* [GOAL]:
Your answer should consist only of the lines below from the one with "board's whole width." through the one with "record = json.load(file)", copied exactly.

* [DATA]:
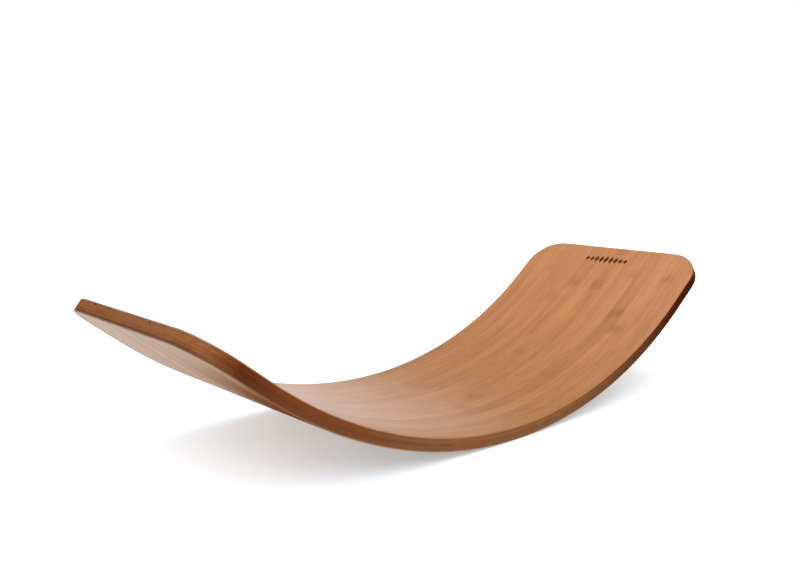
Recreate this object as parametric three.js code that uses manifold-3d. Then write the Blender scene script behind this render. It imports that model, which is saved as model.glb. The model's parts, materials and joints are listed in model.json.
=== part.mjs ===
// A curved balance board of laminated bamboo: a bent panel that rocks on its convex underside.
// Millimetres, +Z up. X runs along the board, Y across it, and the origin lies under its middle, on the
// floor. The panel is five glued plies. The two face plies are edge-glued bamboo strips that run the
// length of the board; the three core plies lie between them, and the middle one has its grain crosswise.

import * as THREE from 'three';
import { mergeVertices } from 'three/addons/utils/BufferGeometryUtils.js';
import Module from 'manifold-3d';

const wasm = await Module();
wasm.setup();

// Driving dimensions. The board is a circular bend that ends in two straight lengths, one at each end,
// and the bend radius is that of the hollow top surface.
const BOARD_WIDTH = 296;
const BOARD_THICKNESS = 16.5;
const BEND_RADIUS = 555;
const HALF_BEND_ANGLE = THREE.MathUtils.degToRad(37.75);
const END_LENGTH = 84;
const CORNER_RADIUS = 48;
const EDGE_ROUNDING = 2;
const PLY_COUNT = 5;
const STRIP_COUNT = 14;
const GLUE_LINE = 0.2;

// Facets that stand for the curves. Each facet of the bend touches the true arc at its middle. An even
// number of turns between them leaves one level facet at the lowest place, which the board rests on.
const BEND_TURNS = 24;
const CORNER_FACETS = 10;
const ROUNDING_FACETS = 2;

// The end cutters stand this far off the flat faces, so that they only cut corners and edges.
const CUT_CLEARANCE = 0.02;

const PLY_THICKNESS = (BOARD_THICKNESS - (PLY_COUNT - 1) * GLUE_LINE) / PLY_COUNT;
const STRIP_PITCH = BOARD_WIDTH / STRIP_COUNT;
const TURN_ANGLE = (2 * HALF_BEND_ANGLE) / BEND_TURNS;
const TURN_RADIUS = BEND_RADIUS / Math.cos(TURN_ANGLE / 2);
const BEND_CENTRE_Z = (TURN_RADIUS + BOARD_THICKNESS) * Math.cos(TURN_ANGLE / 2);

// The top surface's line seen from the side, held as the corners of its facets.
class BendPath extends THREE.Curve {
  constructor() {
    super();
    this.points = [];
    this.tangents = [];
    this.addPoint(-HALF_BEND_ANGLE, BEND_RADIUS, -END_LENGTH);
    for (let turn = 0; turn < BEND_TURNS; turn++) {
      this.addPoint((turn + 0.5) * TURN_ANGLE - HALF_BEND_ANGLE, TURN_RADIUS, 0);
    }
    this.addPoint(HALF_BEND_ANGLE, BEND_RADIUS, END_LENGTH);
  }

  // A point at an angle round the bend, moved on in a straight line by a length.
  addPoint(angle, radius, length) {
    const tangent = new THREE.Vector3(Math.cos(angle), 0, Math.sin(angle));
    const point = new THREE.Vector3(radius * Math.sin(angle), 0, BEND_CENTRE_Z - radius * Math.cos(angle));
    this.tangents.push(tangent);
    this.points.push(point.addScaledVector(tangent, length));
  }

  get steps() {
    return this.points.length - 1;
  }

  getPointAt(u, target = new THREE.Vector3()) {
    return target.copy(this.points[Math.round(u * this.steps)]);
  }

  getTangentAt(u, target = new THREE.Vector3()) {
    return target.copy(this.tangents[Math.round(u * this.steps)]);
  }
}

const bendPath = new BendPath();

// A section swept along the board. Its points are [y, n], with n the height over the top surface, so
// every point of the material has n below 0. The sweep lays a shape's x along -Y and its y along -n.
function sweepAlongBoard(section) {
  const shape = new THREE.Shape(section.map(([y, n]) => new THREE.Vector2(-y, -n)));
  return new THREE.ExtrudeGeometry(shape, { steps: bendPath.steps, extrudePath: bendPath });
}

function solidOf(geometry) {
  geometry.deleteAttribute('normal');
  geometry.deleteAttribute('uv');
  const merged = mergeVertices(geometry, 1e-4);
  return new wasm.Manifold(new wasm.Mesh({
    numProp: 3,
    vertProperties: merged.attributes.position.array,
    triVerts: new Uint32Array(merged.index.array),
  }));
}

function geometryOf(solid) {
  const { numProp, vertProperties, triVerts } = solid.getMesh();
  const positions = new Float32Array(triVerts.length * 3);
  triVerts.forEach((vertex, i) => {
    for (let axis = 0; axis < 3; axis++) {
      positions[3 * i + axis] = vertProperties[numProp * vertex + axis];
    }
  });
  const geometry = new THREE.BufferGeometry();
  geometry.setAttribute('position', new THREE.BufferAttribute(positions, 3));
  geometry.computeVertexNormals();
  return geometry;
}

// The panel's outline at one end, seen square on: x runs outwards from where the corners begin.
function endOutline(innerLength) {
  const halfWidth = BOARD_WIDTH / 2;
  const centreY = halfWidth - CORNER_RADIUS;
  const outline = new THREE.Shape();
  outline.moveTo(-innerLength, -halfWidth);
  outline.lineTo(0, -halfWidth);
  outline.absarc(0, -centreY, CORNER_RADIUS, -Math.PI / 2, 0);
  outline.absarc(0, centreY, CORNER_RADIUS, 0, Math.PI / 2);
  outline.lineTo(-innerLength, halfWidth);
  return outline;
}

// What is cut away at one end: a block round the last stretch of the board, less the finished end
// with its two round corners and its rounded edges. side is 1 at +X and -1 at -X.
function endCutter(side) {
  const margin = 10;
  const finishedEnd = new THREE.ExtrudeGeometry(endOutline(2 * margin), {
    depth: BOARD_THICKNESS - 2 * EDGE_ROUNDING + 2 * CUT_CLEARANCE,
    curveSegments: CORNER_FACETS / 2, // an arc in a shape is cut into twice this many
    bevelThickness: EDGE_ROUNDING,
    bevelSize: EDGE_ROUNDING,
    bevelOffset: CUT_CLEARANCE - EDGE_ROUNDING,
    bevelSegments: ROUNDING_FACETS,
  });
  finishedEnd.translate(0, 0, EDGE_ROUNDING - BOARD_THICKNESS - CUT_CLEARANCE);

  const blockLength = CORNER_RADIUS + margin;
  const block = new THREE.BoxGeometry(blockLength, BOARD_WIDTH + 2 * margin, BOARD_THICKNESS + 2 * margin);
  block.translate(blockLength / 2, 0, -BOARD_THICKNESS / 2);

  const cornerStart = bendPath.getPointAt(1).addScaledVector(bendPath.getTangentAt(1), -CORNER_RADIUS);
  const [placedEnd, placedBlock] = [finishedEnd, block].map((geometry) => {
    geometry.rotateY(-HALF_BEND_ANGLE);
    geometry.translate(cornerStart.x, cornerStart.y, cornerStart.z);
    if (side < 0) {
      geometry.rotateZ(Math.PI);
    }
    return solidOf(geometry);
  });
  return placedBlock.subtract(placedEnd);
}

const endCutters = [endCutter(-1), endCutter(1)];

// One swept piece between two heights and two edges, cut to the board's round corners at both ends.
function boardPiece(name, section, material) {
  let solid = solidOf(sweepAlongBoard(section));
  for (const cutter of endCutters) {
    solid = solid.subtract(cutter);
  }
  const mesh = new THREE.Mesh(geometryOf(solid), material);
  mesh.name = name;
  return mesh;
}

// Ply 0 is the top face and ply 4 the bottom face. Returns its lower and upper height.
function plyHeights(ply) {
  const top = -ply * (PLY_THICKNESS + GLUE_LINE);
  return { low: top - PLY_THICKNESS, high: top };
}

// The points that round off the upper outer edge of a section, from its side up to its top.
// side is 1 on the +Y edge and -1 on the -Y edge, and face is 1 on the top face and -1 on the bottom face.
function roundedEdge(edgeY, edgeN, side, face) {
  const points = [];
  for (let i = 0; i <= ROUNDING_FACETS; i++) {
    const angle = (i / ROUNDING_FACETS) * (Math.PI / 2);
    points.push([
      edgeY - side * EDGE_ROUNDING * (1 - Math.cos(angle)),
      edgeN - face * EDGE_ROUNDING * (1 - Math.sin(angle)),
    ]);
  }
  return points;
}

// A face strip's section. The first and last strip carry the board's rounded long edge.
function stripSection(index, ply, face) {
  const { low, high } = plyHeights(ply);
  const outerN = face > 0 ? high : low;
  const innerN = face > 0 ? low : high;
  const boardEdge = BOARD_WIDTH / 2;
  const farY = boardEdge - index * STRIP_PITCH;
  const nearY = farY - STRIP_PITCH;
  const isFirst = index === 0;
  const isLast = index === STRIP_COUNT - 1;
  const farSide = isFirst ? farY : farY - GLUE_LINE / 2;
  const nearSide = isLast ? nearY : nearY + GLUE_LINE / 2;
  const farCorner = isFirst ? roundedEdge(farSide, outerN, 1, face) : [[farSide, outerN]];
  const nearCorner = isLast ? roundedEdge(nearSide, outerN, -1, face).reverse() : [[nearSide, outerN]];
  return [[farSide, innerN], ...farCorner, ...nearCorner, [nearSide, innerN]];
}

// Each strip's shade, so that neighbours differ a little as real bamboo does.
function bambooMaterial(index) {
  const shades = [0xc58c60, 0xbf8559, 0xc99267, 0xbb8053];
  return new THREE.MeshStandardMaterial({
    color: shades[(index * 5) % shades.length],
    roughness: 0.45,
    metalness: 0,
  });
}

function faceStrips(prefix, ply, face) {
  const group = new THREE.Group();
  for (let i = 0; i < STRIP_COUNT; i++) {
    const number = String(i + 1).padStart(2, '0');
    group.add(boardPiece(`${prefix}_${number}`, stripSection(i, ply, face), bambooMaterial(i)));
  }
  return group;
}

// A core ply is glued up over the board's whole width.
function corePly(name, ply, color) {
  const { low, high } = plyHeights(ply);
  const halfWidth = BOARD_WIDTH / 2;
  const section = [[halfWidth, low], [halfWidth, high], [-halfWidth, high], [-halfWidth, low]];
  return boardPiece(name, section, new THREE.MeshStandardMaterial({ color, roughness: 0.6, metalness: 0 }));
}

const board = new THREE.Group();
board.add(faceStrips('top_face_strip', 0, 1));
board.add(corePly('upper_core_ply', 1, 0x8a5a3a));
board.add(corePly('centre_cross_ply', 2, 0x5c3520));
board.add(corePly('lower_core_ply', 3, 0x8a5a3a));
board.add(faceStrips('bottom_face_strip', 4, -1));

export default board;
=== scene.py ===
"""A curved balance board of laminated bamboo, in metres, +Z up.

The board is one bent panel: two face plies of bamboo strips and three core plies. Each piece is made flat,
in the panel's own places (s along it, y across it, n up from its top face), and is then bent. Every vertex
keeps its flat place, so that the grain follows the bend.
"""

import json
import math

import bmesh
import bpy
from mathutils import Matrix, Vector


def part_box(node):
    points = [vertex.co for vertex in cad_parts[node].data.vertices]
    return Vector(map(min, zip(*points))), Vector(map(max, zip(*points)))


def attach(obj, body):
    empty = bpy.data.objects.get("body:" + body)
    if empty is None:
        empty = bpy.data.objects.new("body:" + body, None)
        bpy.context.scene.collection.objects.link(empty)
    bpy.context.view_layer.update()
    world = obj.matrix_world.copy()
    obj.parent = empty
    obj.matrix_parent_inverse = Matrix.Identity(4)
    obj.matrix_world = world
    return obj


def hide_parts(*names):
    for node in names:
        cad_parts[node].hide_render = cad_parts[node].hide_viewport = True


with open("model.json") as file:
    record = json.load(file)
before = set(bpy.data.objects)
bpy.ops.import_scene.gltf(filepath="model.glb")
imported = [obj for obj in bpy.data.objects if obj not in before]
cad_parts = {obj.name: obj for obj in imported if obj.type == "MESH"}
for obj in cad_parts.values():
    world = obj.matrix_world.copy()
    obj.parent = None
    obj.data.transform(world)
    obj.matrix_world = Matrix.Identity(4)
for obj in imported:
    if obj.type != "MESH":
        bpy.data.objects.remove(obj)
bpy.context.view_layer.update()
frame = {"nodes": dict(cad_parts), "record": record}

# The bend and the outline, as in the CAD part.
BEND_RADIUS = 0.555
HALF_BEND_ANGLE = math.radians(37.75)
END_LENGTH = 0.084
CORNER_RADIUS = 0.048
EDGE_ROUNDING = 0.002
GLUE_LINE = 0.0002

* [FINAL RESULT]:
// A core ply is glued up over the board's whole width.
function corePly(name, ply, color) {
  const { low, high } = plyHeights(ply);
  const halfWidth = BOARD_WIDTH / 2;
  const section = [[halfWidth, low], [halfWidth, high], [-halfWidth, high], [-halfWidth, low]];
  return boardPiece(name, section, new THREE.MeshStandardMaterial({ color, roughness: 0.6, metalness: 0 }));
}

const board = new THREE.Group();
board.add(faceStrips('top_face_strip', 0, 1));
board.add(corePly('upper_core_ply', 1, 0x8a5a3a));
board.add(corePly('centre_cross_ply', 2, 0x5c3520));
board.add(corePly('lower_core_ply', 3, 0x8a5a3a));
board.add(faceStrips('bottom_face_strip', 4, -1));

export default board;
=== scene.py ===
"""A curved balance board of laminated bamboo, in metres, +Z up.

The board is one bent panel: two face plies of bamboo strips and three core plies. Each piece is made flat,
in the panel's own places (s along it, y across it, n up from its top face), and is then bent. Every vertex
keeps its flat place, so that the grain follows the bend.
"""

import json
import math

import bmesh
import bpy
from mathutils import Matrix, Vector


def part_box(node):
    points = [vertex.co for vertex in cad_parts[node].data.vertices]
    return Vector(map(min, zip(*points))), Vector(map(max, zip(*points)))


def attach(obj, body):
    empty = bpy.data.objects.get("body:" + body)
    if empty is None:
        empty = bpy.data.objects.new("body:" + body, None)
        bpy.context.scene.collection.objects.link(empty)
    bpy.context.view_layer.update()
    world = obj.matrix_world.copy()
    obj.parent = empty
    obj.matrix_parent_inverse = Matrix.Identity(4)
    obj.matrix_world = world
    return obj


def hide_parts(*names):
    for node in names:
        cad_parts[node].hide_render = cad_parts[node].hide_viewport = True


with open("model.json") as file:
    record = json.load(file)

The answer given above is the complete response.